## DESCRIPTION OF THE TASK
Print exactly the part opening with the line containing "Write part 2 of" and closing with the line containing "obj.parent = None", with both of those lines included.

+++ INPUT RECORDS

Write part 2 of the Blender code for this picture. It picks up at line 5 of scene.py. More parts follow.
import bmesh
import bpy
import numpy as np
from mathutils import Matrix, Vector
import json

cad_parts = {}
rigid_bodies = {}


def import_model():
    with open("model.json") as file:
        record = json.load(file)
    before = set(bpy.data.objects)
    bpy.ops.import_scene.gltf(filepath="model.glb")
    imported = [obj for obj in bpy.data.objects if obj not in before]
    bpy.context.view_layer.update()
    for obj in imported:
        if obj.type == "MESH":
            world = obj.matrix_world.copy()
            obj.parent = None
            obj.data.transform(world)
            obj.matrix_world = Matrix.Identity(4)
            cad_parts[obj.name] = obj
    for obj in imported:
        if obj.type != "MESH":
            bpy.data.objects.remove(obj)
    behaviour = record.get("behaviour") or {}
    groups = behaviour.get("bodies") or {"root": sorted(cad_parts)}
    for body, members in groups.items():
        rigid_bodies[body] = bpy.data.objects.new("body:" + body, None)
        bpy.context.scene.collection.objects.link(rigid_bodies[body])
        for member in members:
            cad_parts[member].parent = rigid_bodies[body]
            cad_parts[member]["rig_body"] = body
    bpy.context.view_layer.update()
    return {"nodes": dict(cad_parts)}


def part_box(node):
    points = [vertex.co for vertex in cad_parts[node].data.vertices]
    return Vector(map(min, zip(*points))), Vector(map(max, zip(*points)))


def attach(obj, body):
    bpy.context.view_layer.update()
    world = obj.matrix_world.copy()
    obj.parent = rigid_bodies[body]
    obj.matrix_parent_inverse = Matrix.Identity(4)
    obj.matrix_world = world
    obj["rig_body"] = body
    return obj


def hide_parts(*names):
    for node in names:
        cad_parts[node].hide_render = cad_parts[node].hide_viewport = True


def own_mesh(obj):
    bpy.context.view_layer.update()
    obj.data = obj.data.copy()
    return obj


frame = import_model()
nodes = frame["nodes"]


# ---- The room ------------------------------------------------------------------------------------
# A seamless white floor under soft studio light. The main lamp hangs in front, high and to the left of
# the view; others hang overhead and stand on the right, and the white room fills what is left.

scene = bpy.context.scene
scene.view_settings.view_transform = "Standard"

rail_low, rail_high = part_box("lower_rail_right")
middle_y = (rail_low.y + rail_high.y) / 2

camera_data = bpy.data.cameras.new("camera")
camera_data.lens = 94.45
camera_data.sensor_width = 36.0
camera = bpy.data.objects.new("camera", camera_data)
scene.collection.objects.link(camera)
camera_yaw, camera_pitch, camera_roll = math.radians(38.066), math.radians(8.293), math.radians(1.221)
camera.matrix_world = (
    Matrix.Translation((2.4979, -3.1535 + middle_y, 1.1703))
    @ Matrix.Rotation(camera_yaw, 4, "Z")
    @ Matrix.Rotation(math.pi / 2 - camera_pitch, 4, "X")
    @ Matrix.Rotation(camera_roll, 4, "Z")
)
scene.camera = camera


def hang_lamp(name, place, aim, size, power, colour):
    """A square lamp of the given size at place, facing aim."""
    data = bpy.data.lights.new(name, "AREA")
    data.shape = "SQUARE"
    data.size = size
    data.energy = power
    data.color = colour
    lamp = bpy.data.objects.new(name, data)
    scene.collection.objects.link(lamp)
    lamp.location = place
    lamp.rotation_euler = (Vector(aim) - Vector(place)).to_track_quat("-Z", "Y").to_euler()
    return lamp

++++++
+++ INPUT RECORDS

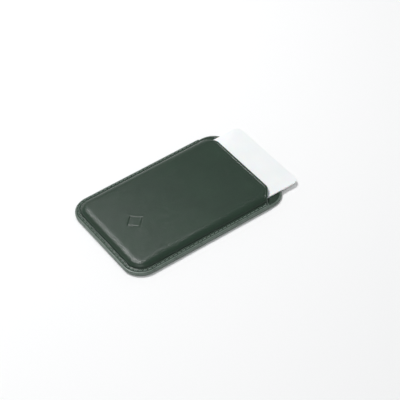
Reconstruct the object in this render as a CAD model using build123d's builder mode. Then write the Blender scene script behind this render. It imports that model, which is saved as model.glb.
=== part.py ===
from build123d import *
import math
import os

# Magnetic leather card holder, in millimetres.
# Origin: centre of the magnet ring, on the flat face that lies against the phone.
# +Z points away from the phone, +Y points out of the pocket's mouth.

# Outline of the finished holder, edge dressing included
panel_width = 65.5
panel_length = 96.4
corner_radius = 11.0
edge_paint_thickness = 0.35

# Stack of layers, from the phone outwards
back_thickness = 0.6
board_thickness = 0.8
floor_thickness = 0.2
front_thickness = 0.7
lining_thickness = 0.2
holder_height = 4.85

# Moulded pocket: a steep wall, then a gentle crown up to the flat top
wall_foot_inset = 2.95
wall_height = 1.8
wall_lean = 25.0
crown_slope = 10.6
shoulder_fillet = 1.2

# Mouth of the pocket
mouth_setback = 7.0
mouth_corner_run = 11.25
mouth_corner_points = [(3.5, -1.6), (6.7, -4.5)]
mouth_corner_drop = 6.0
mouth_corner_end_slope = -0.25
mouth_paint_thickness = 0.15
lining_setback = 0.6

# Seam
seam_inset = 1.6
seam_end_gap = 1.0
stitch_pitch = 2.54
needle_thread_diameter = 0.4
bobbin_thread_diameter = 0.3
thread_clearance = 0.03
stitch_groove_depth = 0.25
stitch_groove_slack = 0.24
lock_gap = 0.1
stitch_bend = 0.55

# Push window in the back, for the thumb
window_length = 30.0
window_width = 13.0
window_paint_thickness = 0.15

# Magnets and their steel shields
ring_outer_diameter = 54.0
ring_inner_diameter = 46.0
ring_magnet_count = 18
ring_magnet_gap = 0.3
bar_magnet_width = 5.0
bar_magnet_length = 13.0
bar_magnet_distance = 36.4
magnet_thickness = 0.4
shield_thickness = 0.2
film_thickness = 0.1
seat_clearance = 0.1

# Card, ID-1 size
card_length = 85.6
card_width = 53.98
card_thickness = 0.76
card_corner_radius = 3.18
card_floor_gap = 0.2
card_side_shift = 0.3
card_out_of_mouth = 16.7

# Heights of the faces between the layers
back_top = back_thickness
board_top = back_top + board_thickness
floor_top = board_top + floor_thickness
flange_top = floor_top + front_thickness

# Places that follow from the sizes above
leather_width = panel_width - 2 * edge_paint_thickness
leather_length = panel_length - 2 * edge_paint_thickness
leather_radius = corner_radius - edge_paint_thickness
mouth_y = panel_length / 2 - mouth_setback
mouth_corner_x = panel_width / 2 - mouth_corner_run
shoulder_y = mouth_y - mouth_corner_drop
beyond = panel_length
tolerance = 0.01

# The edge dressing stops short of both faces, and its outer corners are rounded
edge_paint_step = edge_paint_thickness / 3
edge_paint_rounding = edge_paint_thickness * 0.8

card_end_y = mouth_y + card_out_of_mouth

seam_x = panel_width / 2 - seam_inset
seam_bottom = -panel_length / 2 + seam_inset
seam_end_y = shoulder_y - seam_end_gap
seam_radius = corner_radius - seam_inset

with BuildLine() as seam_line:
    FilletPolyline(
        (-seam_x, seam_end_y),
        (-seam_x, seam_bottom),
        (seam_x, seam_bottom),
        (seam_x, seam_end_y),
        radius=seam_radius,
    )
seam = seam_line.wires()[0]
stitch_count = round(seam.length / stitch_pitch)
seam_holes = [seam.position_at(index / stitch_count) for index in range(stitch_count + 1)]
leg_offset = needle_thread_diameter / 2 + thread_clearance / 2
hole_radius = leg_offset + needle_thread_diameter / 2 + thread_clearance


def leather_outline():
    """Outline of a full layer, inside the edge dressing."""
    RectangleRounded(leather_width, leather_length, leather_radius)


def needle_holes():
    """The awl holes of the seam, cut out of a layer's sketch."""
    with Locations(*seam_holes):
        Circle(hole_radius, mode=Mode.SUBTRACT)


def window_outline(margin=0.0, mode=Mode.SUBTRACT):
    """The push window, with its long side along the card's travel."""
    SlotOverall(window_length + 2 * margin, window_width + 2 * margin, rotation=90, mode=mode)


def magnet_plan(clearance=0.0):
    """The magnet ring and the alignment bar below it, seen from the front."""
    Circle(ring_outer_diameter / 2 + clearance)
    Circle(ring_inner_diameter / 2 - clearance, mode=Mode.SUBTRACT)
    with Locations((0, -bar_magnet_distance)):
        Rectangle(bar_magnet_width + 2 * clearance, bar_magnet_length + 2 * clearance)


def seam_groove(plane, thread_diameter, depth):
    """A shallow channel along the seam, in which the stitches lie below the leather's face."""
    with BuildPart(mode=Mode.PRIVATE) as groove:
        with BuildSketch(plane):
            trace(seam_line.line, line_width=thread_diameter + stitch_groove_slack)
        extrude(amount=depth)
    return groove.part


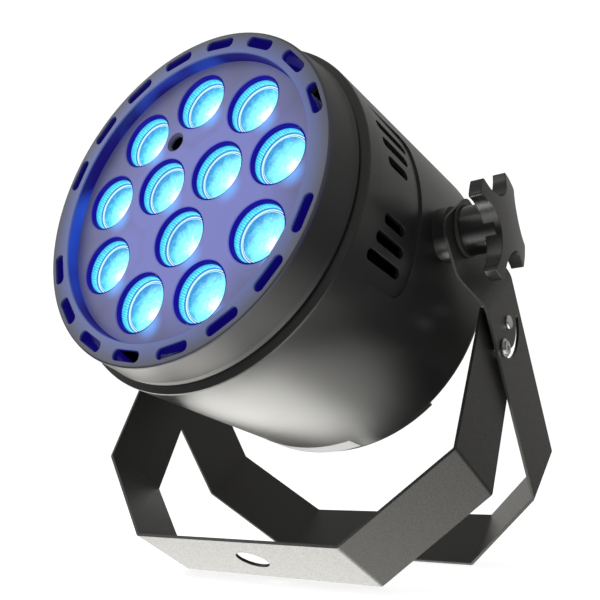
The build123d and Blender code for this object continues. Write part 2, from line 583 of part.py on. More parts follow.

++++++
+++ INPUT RECORDS

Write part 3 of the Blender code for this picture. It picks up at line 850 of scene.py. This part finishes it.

++++++

## CORRECT RESULT
Write part 2 of the Blender code for this picture. It picks up at line 5 of scene.py. More parts follow.
import bmesh
import bpy
import numpy as np
from mathutils import Matrix, Vector
import json

cad_parts = {}
rigid_bodies = {}


def import_model():
    with open("model.json") as file:
        record = json.load(file)
    before = set(bpy.data.objects)
    bpy.ops.import_scene.gltf(filepath="model.glb")
    imported = [obj for obj in bpy.data.objects if obj not in before]
    bpy.context.view_layer.update()
    for obj in imported:
        if obj.type == "MESH":
            world = obj.matrix_world.copy()
            obj.parent = None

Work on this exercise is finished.